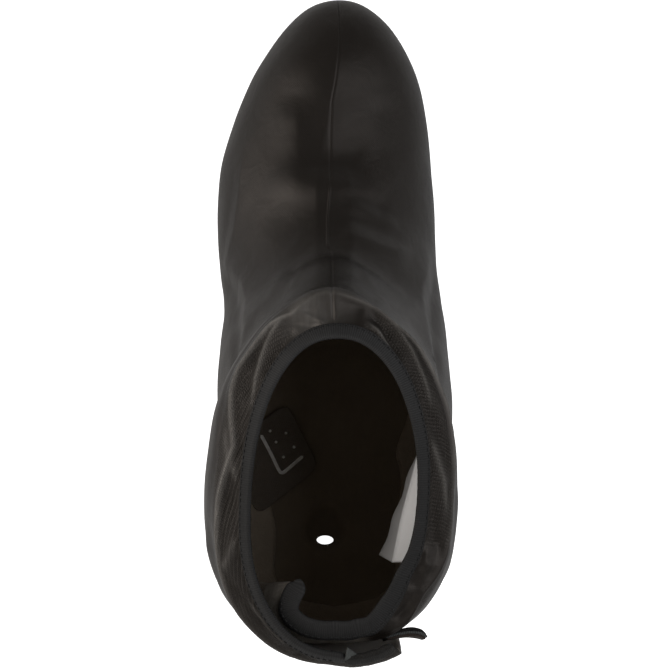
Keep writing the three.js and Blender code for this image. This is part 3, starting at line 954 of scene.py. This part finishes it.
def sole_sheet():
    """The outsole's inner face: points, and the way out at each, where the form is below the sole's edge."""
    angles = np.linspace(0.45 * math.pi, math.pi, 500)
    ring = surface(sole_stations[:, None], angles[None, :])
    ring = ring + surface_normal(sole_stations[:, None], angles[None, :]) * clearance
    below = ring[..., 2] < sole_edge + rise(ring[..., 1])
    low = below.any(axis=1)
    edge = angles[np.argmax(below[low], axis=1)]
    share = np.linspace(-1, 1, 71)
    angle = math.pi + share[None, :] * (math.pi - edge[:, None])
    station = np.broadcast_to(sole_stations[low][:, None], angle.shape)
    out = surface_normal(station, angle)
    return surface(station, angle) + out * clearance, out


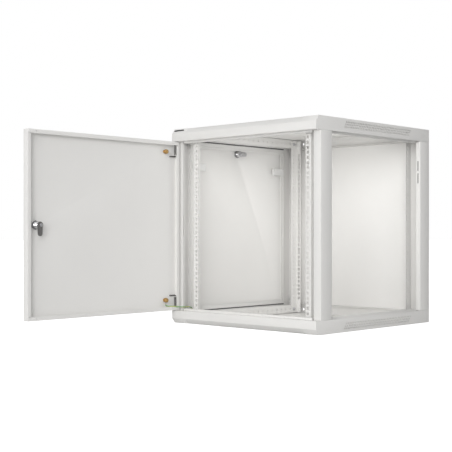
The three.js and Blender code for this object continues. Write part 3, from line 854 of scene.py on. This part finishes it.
◆ ◆ ◆ ◆ ◆
- _EXERCISE_:
Reproduce each record shown above without altering a single word.

- _REPLY_:
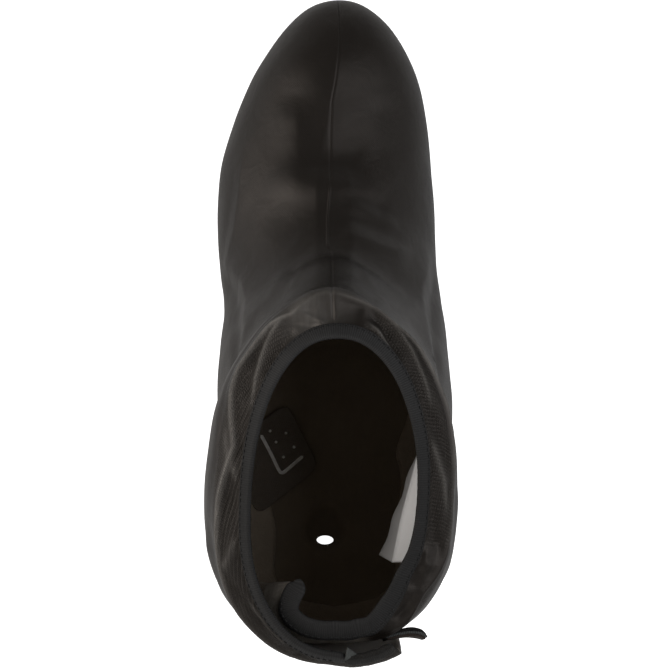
Keep writing the three.js and Blender code for this image. This is part 3, starting at line 954 of scene.py. This part finishes it.
def sole_sheet():
    """The outsole's inner face: points, and the way out at each, where the form is below the sole's edge."""
    angles = np.linspace(0.45 * math.pi, math.pi, 500)
    ring = surface(sole_stations[:, None], angles[None, :])
    ring = ring + surface_normal(sole_stations[:, None], angles[None, :]) * clearance
    below = ring[..., 2] < sole_edge + rise(ring[..., 1])
    low = below.any(axis=1)
    edge = angles[np.argmax(below[low], axis=1)]
    share = np.linspace(-1, 1, 71)
    angle = math.pi + share[None, :] * (math.pi - edge[:, None])
    station = np.broadcast_to(sole_stations[low][:, None], angle.shape)
    out = surface_normal(station, angle)
    return surface(station, angle) + out * clearance, out


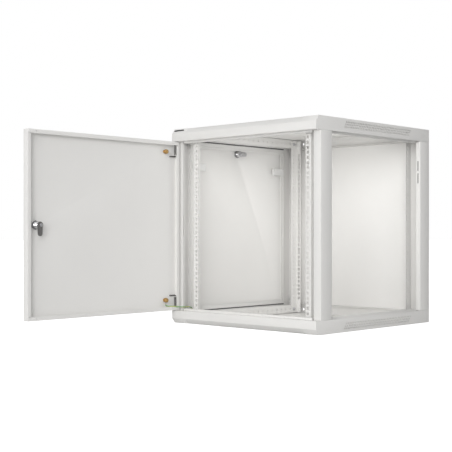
The three.js and Blender code for this object continues. Write part 3, from line 854 of scene.py on. This part finishes it.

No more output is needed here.